Fate so willed it that I should become related to the Carstensen family. At the age of 22 years, on February 12, 1867, I married Oline P. Carstenson. We had been friends and companions since we traveled across the sea to this country, and we had also received the rites of confirmation on the same day. I thus became one of the Carstensen family and resided with them, later buying the farm of my wife's parents with the understanding that as long as they lived they should stay with us and be provided for. For several years we had six old people with us, two of those being Nicolai Johnson and his wife Ellen, a sister to Mrs. Ole Carstenson. They had a 40 acre homestead near us and were alone, their son, Ole Monrad Johnson, having given his life for the adopted country as a soldier in the Union army.

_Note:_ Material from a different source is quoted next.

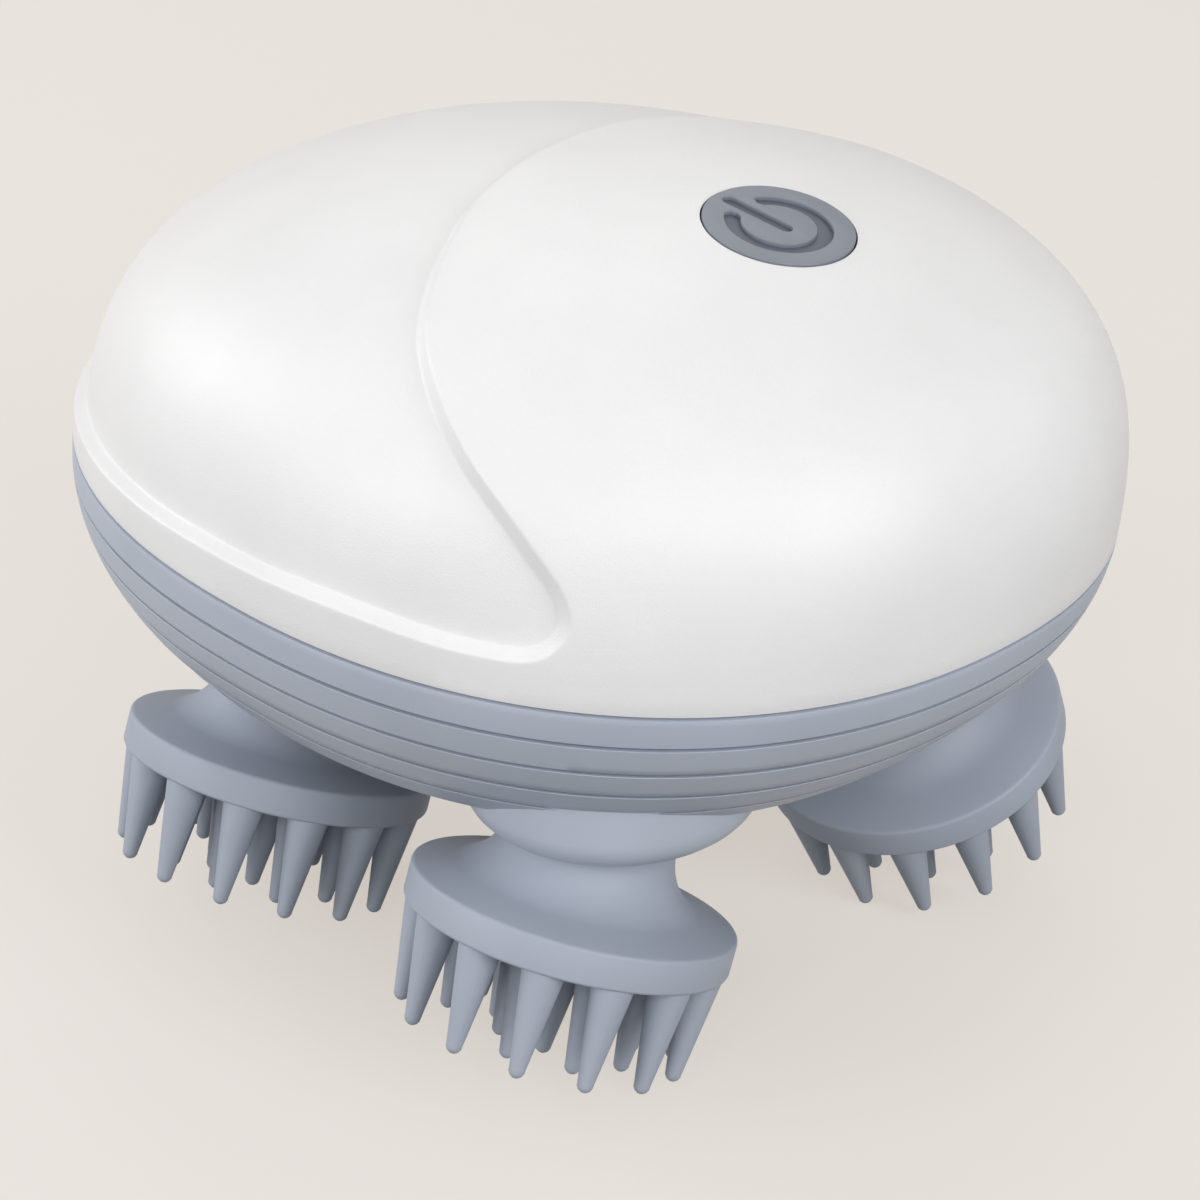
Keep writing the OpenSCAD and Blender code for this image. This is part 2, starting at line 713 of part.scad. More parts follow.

My parents also moved to our farm, but built their own house.

Father died July 5, 1887, aged 79 years.
Mother died September 18, 1887, aged 73 years.
My father-in-law died September 10, 1894, aged 78 years.
My mother-in-law died in October 1887, aged 76 years.
Nicolai Johnson died in January, 1883, aged 83 years.
Ellen Johnson died in April, 1881, aged 80 years.

During the years my own family also increased considerably, nine children being born, six boys and three girls. Our oldest son, Ole Andreas, died November 5, 1915, and is survived by his wife and eleven children, all living. Our six remaining children are all living and have their own families.

Thus ends our family story, and it will have to be enough from my pen, others may add what is right if there is anything more to add."

THE SURNAME "MINDRUM"

Because of the use of patronymic surnames (last names derived from a father's given name) in Norway, Peter and his brothers, as sons of Ole Christiansen, took the last name of Olson, sometimes spelled Oleson or Olsen. Had they lived in Norway, Peter's children would likely have taken the surname Peterson (or Pedersen). But in Minnesota, Peter adopted American customs and used the surname of Olson for his children. When the children became older, however, they adopted the surname Mindrum.

Norman C. Mindrum offered some reasons for this. "Otto Mindrum told his children that his older brothers initiated usage of the "Mindrum" name because there was constant confusion with so many people named Olson. (In the 1880 US Census, Fillmore County had 1,023 people out of a population of 28,178 who used the surname Olson or Oleson). They decided as brothers to change their name to "Mindrum." They chose this name because it was the name of the farm in Norway where their mother came from. It is interesting that the father, Peter, continued to use the name "Olson." Was this for legal reasons? Or, was it a matter of pride? It is also an interesting thought that we should probably be the "Haug" family since Peter's father took his Norwegian farm name of Haug as his surname in America."

Whatever the reasons for changing the name, Mindrum remains a rare surname in the United States. Peter and Oline Olson have about 1,000 descendants but only about 200 were born with the surname Mindrum.